A rapprochement with the European Union is also a top priority for the new governing coalition, as Poland copes with the tensions and dangers related to Russia’s invasion of Ukraine.
The hard-right Confederation Party, the only explicitly anti-Ukraine party that many feared would be king-maker if Law and Order neared a majority, finished last among the parties that entered parliament.
That result all but guarantees Poland will continue to play a crucial role in the West’s response to the Russian invasion. Since the start, it has taken in millions of Ukrainian refugees and supplied the embattled country with German-made Leopard 2 tanks and Polish MiG-29 fighters.
Law and Justice’s defeat will also likely prevent Poland from being part of an obstructionist authoritarian and anti-EU bloc with Hungary and Slovakia.
But in a country still divided, and with judiciary independence eroded and rampant nepotism in state companies, the new coalition will face myriad obstacles, say observers.
“Many public institutions and important institutions are still in the hands of the Law and Justice Party,” said Ewa Kulik, director of the Batory Foundation Democracy and Civil Society, a non-governmental organization based in Warsaw.
“So it would be very difficult to show … a visible change in a short period. The opposition will block their decisions and some of the reforms. And people could be disappointed if the changes will not come fast.”
She said Tusk’s new government will have to pinpoint key changes to push through within the first 100 days to keep the faith of voters and focus especially on the needs of low income people.

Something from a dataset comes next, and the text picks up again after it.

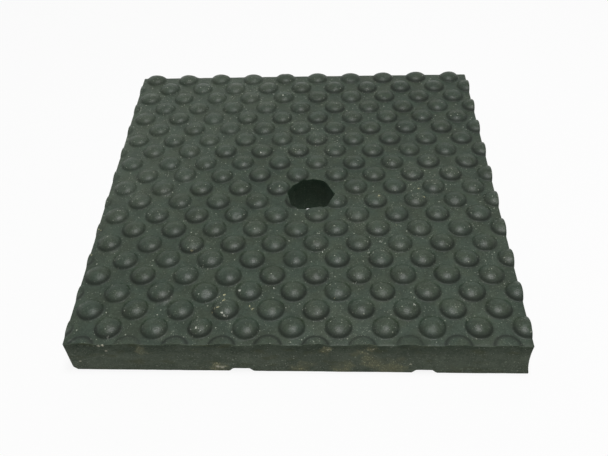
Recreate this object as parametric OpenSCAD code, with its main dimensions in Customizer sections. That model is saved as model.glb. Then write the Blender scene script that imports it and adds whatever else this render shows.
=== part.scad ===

A major obstruction could be President Andrzej Duda, a Law and Justice ally whose term ends in 2025 and who has veto powers in parliament.
Abandoning the Catholic Church
Still, observers say there have been seismic shifts in Polish society over the last few years that will lend momentum to the new pro-democracy ruling coalition.
One of the most notable, they say, is the quickening abandonment of the Catholic Church.
Between 2011 and 2021, the percentage of Poles identifying as Catholic dropped from 88 per cent to 71.3 per cent, according to the Polish census.
“It’s unbelievable,” said Palasinski, who covered the Vatican when the Polish John Paul II was pope and a unifying force in Poland.
“We also now have one of the biggest abandonments of the church by young people anywhere in the world.”
The Catholic Church stranglehold on abortion rights along with its hierarchy’s ongoing defence of sexual-predator priests, said Lempart, have been a major impetus for people leaving.
Palasinski said the symbiotic relationship between the Polish Catholic Church and the Law and Justice Party helped keep them both powerful for eight years.
“Every parish and every priest created right-wing propaganda,” he said. “They are really part of that party. And wherever the Law and Justice Party gets more votes is where the church is still very influential.”
Now, he said, the growing rejection of the Catholic Church in Poland may have also helped erode support for the party it champions.